In the material below, list every line carrying the string "MESH".

[BEGIN Source excerpt]

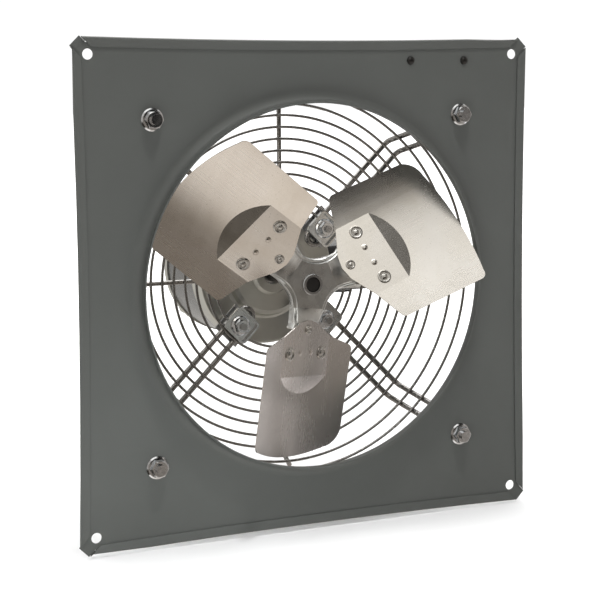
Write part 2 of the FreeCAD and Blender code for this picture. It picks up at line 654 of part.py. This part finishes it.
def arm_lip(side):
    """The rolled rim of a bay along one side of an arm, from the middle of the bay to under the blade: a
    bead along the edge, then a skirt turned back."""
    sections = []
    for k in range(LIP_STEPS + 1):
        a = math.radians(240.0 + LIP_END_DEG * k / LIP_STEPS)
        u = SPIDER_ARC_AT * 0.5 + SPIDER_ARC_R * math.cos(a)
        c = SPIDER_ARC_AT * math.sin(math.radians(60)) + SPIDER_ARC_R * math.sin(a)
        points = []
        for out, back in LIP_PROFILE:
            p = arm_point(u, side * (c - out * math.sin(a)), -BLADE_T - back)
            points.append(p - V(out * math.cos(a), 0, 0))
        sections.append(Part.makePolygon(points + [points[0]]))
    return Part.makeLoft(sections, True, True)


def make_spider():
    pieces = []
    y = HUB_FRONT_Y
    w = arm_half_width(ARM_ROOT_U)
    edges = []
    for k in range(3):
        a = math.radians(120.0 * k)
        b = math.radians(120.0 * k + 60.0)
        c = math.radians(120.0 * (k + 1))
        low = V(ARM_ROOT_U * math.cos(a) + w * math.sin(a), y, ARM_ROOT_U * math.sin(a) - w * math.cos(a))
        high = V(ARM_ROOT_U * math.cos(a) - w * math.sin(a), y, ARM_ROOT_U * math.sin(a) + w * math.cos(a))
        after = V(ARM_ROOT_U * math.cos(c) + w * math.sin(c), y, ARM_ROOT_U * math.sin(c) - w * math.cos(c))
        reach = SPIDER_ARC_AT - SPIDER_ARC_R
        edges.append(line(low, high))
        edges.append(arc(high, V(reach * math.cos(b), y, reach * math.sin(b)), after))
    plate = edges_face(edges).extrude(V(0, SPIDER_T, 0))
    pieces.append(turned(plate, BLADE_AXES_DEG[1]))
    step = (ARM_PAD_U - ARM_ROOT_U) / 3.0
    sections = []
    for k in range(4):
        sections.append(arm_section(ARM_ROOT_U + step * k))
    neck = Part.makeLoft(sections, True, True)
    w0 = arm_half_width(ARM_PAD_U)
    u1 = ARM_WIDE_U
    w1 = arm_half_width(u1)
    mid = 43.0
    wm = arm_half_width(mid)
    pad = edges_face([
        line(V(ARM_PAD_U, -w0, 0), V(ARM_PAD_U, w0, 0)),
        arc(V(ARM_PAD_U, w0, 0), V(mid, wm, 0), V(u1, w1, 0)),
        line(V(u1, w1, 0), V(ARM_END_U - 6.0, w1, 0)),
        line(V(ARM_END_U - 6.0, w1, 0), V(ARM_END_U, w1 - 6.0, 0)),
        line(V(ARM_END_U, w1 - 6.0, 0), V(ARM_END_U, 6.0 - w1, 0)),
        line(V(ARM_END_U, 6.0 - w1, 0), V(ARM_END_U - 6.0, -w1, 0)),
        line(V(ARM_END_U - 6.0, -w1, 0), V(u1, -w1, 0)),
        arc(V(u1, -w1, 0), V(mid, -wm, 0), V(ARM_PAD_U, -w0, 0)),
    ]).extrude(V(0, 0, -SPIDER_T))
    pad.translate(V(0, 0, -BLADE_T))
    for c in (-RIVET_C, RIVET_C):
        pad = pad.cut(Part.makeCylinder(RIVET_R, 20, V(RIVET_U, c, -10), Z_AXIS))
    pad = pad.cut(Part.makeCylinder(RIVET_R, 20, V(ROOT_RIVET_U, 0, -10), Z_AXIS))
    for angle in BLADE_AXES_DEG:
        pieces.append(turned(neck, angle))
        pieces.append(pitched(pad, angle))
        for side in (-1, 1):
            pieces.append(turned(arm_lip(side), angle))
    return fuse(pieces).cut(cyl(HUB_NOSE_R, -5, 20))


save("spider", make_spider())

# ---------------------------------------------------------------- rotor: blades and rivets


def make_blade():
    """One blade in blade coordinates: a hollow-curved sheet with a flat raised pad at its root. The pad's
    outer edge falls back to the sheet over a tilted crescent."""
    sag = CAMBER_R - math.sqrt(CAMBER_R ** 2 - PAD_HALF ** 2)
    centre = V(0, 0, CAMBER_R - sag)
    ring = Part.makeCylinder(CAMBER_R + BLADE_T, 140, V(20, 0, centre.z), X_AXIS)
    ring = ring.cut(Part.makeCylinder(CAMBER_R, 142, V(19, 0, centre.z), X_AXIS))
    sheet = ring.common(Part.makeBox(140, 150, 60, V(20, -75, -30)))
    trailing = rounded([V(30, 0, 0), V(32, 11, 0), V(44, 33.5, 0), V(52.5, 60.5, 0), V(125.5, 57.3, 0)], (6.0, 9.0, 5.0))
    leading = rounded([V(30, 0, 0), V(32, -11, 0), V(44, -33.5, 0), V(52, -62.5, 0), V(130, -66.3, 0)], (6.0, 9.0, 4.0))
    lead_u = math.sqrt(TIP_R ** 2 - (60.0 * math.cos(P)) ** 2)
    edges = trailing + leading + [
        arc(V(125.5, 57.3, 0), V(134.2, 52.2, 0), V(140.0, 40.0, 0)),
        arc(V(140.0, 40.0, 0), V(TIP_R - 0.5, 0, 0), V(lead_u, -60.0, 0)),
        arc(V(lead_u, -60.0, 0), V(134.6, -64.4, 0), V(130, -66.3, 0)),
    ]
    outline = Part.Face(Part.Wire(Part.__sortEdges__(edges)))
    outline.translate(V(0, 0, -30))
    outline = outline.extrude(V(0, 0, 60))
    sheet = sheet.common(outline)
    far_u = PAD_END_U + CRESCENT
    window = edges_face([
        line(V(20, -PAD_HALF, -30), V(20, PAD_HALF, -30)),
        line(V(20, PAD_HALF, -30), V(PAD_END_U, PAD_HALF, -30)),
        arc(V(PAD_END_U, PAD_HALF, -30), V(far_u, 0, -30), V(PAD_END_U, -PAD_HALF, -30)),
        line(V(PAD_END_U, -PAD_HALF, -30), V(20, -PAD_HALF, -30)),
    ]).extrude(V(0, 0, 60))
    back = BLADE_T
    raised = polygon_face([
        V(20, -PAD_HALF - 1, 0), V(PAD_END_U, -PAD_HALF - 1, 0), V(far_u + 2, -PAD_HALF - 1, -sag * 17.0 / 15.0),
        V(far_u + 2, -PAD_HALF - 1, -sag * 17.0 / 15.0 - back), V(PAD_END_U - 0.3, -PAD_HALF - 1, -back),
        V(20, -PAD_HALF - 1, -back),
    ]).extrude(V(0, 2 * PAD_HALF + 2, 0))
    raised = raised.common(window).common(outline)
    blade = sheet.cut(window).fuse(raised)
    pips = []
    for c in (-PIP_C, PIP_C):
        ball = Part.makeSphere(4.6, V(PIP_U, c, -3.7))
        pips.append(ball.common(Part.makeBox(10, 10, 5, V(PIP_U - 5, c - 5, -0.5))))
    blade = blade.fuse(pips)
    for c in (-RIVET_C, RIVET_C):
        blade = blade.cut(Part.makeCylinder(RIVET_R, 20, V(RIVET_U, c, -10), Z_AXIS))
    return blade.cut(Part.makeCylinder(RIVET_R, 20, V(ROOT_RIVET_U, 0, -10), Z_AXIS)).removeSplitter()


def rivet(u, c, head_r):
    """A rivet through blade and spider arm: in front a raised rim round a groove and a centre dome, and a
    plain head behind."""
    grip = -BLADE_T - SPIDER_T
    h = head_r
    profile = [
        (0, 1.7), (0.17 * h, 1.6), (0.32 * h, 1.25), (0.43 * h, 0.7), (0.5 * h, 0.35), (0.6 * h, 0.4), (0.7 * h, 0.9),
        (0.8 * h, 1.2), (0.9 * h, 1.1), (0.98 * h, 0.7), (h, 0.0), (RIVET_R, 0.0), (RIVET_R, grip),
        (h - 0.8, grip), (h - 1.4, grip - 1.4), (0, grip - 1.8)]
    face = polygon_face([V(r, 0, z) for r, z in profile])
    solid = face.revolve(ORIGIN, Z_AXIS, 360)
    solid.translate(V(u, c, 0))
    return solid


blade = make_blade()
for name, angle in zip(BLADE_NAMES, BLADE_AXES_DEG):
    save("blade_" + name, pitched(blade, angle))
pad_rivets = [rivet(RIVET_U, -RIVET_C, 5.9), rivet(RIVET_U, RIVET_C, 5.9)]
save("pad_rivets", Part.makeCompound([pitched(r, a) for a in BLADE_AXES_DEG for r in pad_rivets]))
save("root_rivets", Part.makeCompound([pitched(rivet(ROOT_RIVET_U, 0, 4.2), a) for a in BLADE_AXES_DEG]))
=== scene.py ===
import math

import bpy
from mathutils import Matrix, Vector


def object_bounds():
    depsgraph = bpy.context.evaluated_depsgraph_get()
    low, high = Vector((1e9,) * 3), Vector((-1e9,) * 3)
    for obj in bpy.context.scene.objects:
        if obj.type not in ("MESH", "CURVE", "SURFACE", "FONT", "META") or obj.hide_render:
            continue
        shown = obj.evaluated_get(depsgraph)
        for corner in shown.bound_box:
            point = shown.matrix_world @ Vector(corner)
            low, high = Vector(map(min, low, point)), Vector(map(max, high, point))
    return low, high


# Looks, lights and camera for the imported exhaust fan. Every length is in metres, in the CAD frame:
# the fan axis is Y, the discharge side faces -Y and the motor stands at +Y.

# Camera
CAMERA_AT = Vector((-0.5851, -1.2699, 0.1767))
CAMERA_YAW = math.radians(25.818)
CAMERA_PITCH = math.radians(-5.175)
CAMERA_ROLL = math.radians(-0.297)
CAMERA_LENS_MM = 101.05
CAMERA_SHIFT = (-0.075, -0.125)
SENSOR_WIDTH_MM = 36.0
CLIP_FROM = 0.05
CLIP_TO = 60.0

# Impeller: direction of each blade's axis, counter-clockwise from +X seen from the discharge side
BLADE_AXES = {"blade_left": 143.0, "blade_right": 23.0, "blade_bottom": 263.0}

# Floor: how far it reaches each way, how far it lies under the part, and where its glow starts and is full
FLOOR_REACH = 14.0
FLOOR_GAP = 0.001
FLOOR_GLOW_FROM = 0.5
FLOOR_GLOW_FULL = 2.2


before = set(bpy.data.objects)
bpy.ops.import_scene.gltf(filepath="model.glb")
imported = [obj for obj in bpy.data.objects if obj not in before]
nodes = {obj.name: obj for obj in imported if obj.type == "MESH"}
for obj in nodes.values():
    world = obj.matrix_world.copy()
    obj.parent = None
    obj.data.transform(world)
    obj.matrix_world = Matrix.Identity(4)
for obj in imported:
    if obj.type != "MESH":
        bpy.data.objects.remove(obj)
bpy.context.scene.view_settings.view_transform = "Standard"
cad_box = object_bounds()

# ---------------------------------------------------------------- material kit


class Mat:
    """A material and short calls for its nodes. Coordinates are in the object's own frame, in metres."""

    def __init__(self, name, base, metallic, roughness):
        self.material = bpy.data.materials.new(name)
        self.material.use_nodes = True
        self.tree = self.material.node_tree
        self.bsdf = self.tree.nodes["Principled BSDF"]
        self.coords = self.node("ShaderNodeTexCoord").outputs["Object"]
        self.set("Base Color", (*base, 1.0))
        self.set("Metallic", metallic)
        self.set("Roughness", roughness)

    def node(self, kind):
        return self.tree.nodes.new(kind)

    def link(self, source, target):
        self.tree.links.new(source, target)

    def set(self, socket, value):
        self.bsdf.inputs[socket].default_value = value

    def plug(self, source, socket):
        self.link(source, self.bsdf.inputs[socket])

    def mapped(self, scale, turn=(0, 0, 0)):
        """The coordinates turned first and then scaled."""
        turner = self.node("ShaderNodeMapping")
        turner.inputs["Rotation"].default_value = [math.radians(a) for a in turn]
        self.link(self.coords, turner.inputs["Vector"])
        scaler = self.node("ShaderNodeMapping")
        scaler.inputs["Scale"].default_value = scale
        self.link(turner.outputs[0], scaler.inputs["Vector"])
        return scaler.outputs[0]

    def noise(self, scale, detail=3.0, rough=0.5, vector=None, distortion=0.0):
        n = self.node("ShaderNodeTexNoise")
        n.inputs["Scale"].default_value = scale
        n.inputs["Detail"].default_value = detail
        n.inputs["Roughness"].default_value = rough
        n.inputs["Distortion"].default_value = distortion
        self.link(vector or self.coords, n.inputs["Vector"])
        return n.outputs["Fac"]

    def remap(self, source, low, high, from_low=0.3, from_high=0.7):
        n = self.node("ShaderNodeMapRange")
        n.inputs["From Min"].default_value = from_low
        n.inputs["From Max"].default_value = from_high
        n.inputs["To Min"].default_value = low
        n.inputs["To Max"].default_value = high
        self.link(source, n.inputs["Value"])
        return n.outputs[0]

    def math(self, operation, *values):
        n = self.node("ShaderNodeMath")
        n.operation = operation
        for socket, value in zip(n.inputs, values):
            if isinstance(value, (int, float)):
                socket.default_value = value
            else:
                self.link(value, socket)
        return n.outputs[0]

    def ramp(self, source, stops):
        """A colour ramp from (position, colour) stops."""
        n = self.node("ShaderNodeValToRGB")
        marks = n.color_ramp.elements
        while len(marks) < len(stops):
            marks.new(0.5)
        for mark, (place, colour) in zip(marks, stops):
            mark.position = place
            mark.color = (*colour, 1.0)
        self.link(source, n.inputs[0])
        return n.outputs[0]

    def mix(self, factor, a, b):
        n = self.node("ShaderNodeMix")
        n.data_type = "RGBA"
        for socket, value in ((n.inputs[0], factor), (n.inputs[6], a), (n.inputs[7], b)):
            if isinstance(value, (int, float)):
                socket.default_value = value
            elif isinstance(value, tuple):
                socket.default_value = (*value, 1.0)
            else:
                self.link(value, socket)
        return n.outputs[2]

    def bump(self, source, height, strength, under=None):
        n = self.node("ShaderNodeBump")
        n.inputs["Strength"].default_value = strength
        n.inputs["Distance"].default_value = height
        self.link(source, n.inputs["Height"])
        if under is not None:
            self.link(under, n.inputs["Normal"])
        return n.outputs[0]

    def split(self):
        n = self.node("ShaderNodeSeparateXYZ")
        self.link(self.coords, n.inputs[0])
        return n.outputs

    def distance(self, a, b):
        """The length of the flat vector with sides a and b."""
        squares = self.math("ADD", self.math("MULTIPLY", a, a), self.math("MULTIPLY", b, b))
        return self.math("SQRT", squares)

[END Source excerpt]

Correct result ::
        if obj.type not in ("MESH", "CURVE", "SURFACE", "FONT", "META") or obj.hide_render:
nodes = {obj.name: obj for obj in imported if obj.type == "MESH"}
    if obj.type != "MESH":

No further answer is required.